Optical communication is harder to attack than copper, but not invulnerable. The relevant attack surfaces:
13.1 Fiber tapping by bend coupling
If you bend a fiber sharply, a fraction of the light leaks out of the core through the cladding (Section 3.3). With a sensitive photodiode and the right geometry, you can capture enough of that leaked light to read the data without cutting the fiber. Commercial "non-intrusive" fiber taps exist, designed for legitimate monitoring but trivially repurposable for eavesdropping. Insertion loss is a few tenths of a dB, well under the noise floor of most network management systems.
Defenses:
- Continuous OTDR monitoring: a network management system pings the fiber periodically and looks for new reflective events or insertion-loss bumps.
- Quantum key distribution (QKD): if your link uses single photons rather than classical pulses, any eavesdropping disturbs the photons and is detectable in principle (BB84 protocol). Commercial QKD systems exist from Toshiba, ID Quantique, and QuantumCTek, deployed in financial and government networks. They are slow and expensive but unconditionally secure under the laws of physics rather than under unproven mathematical assumptions.
- Encryption above the optical layer: MACsec, IPsec, or higher-layer TLS render the bits useless to a tapper even if the photons leak. This is the practical defense in commercial networks.
13.2 Side channels from optical modulators
The MZM driver in a coherent transponder is a high-power, high-speed analog circuit. Its power consumption and electromagnetic emissions are data-dependent: a string of identical symbols draws different current than alternating symbols. With an antenna or a current probe near the transponder, you can in principle leak information about the data without ever seeing the optical signal. The same TEMPEST-style analysis that we discussed for digital systems applies here too.
Mitigations: shielded transponder cages, balanced differential drivers that reduce common-mode current variation, and randomized bit-scrambling so the data does not have long runs of identical patterns.

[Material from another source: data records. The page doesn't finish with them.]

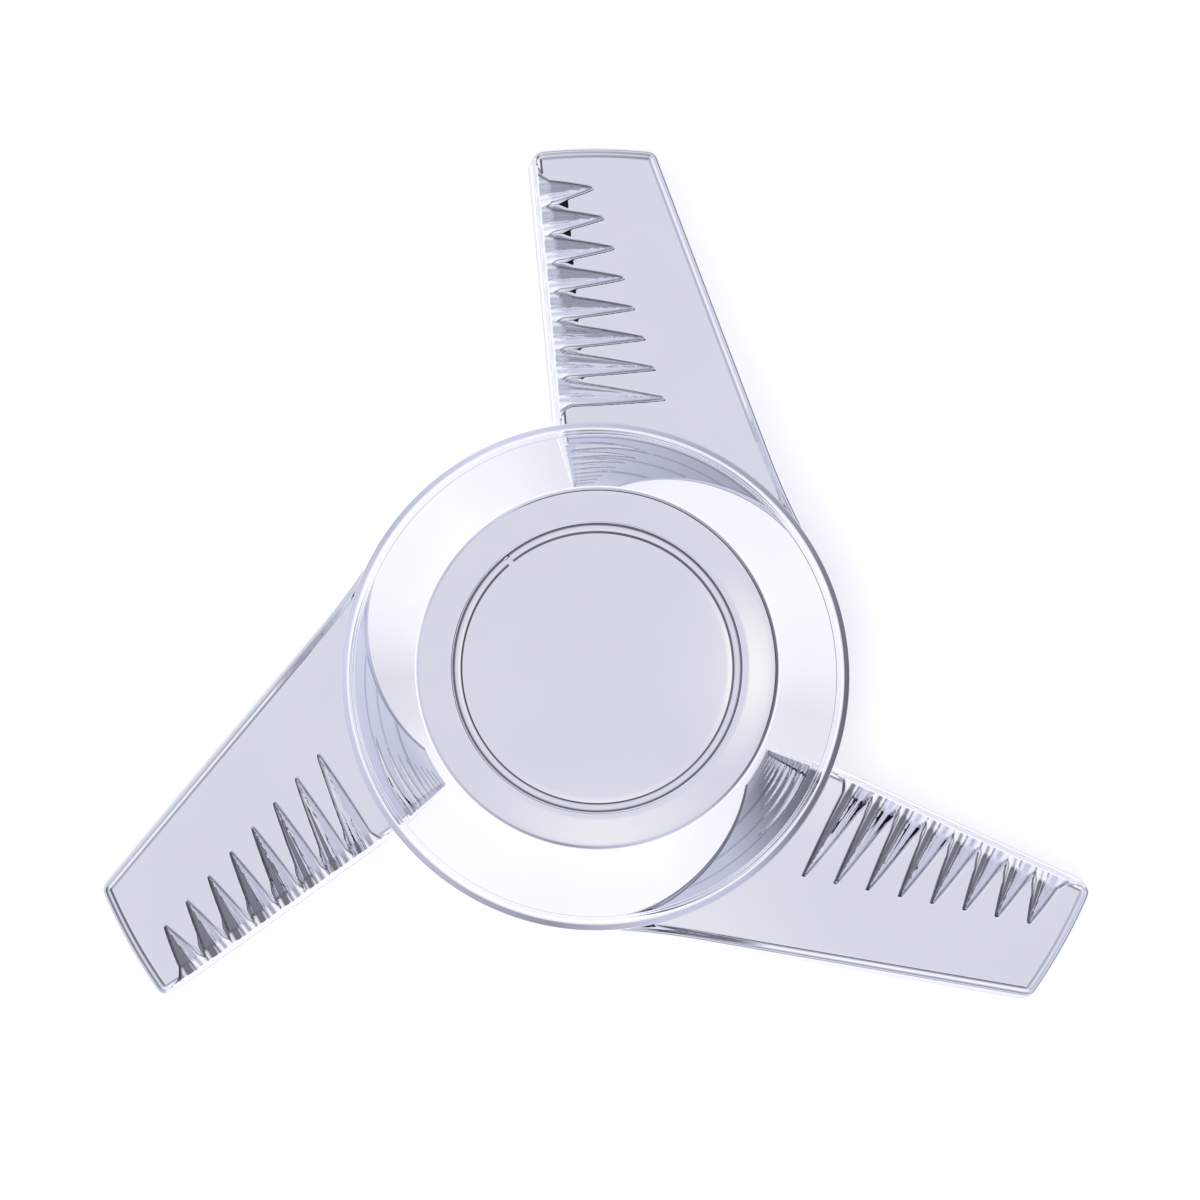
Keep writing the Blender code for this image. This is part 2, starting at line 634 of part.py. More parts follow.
def make_bush():
    """Steel bush with the internal thread and a flange that screws down on the web."""
    low = BUSH_SEAT_Z
    high = low + BUSH_LENGTH
    seat = BOSS_TOP_Z + GAP
    flange_r = BOSS_R - 3.6 * MM
    outside = [(THREAD_R + THREAD_GAP + 0.8 * MM, low), (BUSH_R, low), (BUSH_R, seat), (flange_r, seat),
               (flange_r, seat + BUSH_FLANGE_T), (BUSH_R, seat + BUSH_FLANGE_T), (BUSH_R, high),
               (THREAD_R + THREAD_GAP + 0.8 * MM, high)]
    wall = thread_rows(low + 0.8 * MM, high - 0.8 * MM, True)
    bush = turned("threaded_bush", list(reversed(outside)) + wall, THREADED)
    bm = bmesh.new()
    for angle in evenly(BUSH_SCREWS, math.radians(45.0)):
        place = Matrix.Translation(on_circle(BUSH_SCREW_PCR, angle, seat))
        revolve(bm, [(0.0, -MM), (M4_R + GAP, -MM), (M4_R + GAP, 0.9 * MM),
                     (4.1 * MM, BUSH_FLANGE_T - 0.5 * MM), (4.1 * MM, BUSH_FLANGE_T + MM),
                     (0.0, BUSH_FLANGE_T + MM)], SMALL, place)
    boolean(bush, add_cutter("bush_hole_guide", bm), 'DIFFERENCE')
    return finish(bush, STEEL, 0.3)


def make_washer():
    """Stepped thrust washer; its tang runs in the adapter's keyway, so it slides and can't turn."""
    low = FLANGE_TOP_Z + GAP
    step = low + 1.9 * MM
    high = BUSH_SEAT_Z - GAP
    bore = THREAD_R + 0.5 * MM
    body_r = WASHER_BORE_R - 2.8 * MM
    rim_r = WASHER_BORE_R - GAP
    washer = turned("thrust_washer", [(bore, low), (body_r, low), (body_r, step), (rim_r, step),
                                      (rim_r, high), (bore, high)])
    bm = bmesh.new()
    size = Matrix.Diagonal((bore - KEYWAY_R + 1.6 * MM, KEYWAY_W - 2.0 * GAP, high - low - 0.4 * MM, 1.0))
    center = Vector(((KEYWAY_R + bore + 2.4 * MM) / 2.0, 0.0, (low + high) / 2.0))
    bmesh.ops.create_cube(bm, size=1.0, matrix=Matrix.Translation(center) @ size)
    boolean(washer, add_cutter("tang_guide", bm), 'UNION')
    finish(washer, ZINC, 0.3)

    clip_low = FLANGE_TOP_Z + 1.1 * MM
    section = [(WASHER_BORE_R - 2.3 * MM, clip_low), (WASHER_BORE_R + 1.2 * MM, clip_low),
               (WASHER_BORE_R + 1.2 * MM, clip_low + 0.8 * MM),
               (WASHER_BORE_R - 2.3 * MM, clip_low + 0.8 * MM)]
    bm = bmesh.new()
    open_ring(bm, section, math.radians(8.0), math.radians(344.0), ROUND)
    finish(add_object("washer_circlip", bm), STEEL, 0.25)


def make_adapter():
    """Flange and hollow threaded stub with a keyway, fixed to the wheel over a rubber gasket."""
    low = GASKET_T + GAP
    neck = THREAD_R - THREAD_DEPTH
    neck_z = FLANGE_TOP_Z + 1.4 * MM
    edge = 0.6 * MM
    foot = [(0.0, low), (FLANGE_R - edge, low), (FLANGE_R, low + edge), (FLANGE_R, FLANGE_TOP_Z - edge),
            (FLANGE_R - edge, FLANGE_TOP_Z), (neck, FLANGE_TOP_Z)]
    bore = [(neck - 1.2 * MM, STUB_TOP_Z), (STUB_BORE_R, STUB_TOP_Z), (STUB_BORE_R, low + 3.0 * MM),
            (0.0, low + 3.0 * MM)]
    wall = thread_rows(neck_z, STUB_TOP_Z - 0.8 * MM, False)
    adapter = turned("wheel_adapter", foot + wall + bore, THREADED)
    bm = bmesh.new()
    slot = Matrix.Diagonal((8.0 * MM, KEYWAY_W, STUB_TOP_Z, 1.0))
    corner = Vector((KEYWAY_R + 4.0 * MM, 0.0, FLANGE_TOP_Z + 0.1 * MM + STUB_TOP_Z / 2.0))
    bmesh.ops.create_cube(bm, size=1.0, matrix=Matrix.Translation(corner) @ slot)
    boolean(adapter, add_cutter("keyway_guide", bm), 'DIFFERENCE')
    bm = bmesh.new()
    hole, mouth = ADAPTER_SCREW_R + 0.4 * MM, ADAPTER_SCREW_HEAD_R + 0.4 * MM
    for angle in evenly(ADAPTER_SCREWS, math.radians(90.0)):
        revolve(bm, [(0.0, -MM), (hole, -MM), (hole, FLANGE_TOP_Z - 3.6 * MM),
                     (mouth, FLANGE_TOP_Z - 0.7 * MM), (mouth, FLANGE_TOP_Z + MM),
                     (0.0, FLANGE_TOP_Z + MM)], SMALL,
                Matrix.Translation(on_circle(ADAPTER_SCREW_PCR, angle)))
    holes = add_cutter("adapter_hole_guide", bm)
    boolean(adapter, holes, 'DIFFERENCE')
    finish(adapter, STEEL, 0.28)

    gasket = turned("adapter_gasket", [(0.0, 0.0), (FLANGE_R, 0.0), (FLANGE_R, GASKET_T), (0.0, GASKET_T)])
    boolean(gasket, holes, 'DIFFERENCE')
    finish(gasket, RUBBER, 0.85, 0.0)


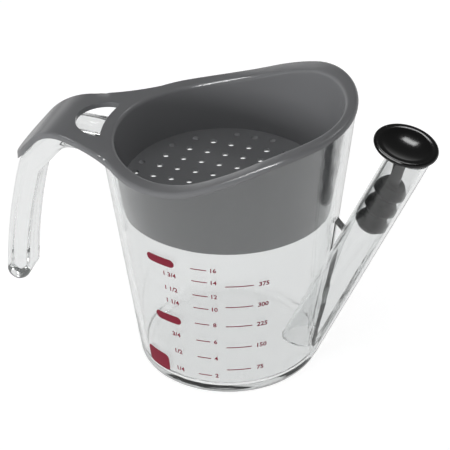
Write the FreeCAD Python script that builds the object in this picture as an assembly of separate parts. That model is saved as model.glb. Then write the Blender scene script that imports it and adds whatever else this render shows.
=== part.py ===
"""Gravy fat separator: a clear measuring cup with a low spout, a grey strainer and a stopper.

Millimetres, +Z up.  The origin is the centre of the cup's base, on the surface it stands on.
+X points to the spout, -X to the handle, and the XZ plane is the plane of symmetry.
"""
import FreeCAD, Part
import math
import os
from FreeCAD import Vector

# ---------------------------------------------------------------- driving dimensions
# Clear cup: a round base that grows into an oval rim
base_radius = 41.5
rim_height_reference = 120.0        # height at which the two half-widths below are measured
rim_half_length = 58.0              # along X, outside of the wall
rim_half_width = 54.4               # along Y, outside of the wall
cup_wall = 2.6
cup_floor = 3.4
base_edge_radius = 3.5
inner_edge_radius = 4.5
hoop_height = 20.0                  # tall oval walls are lofted in hoops of about this height

# Sloped rim, seen from the side
rim_low = 113.4                     # top of the strainer's lip at the handle
rim_climb = 23.6                    # from there to the top of the lip at the spout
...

13.3 Counterfeit transceivers
A pluggable optical transceiver (SFP, QSFP, OSFP) is a small computer with firmware. Several documented attacks involve counterfeit modules with malicious firmware that can dump memory contents, exfiltrate data over the management interface, or even reflash the host switch. The supply chain for these modules is global and complex; counterfeits are common in the gray market.
Defenses: cryptographically signed module firmware, hardware-rooted authentication (e.g., DDM digital signatures), procurement only from authorized resellers.
13.4 Submarine cable attacks
Cables on the seafloor are exposed to physical attack. Documented cases:
- Trawler and anchor damage: hundreds of cable faults per year are caused by fishing operations and shipping. Repairs are expensive but routine.
- Deliberate cable cuts: in 2008 multiple cables in the Mediterranean were cut nearly simultaneously, in events that remain controversial. In 2024 the Houthi forces in Yemen cut cables in the Red Sea, disrupting traffic between Europe and Asia. The Baltic Sea cables Cinia C-Lion1 and BCS East-West Interlink were cut in November 2024, and the cause is under investigation.
- Espionage: the USS Jimmy Carter and Russian Yantar are submarines reportedly equipped to access undersea cables. The capability to physically tap a submarine cable at depth has been an open secret for decades.
The defensive posture is redundancy: a packet from London to Tokyo has dozens of viable cable routes, and the BGP routing layer reroutes around faults within seconds. No single cable cut can take the internet down, but a coordinated attack on landing stations could degrade specific regions for weeks.
13.5 Side channels in QKD itself
Even theoretically secure QKD has practical attack surfaces. The most famous is the detector blinding attack: shine a strong laser at the receiver to saturate the single-photon detector, which then operates in linear mode and follows the attacker's brighter pulses, allowing them to control the bits without disturbing the photons in a detectable way. This was demonstrated against commercial QKD systems in 2010 and led to a decade of "device-independent QKD" research.
The lesson is the recurring one of hardware security: theoretical security and the security of a real implementation are different things. The implementation always has unmodeled physics that the model did not capture, and an attacker who understands the implementation deeply can usually find a side channel.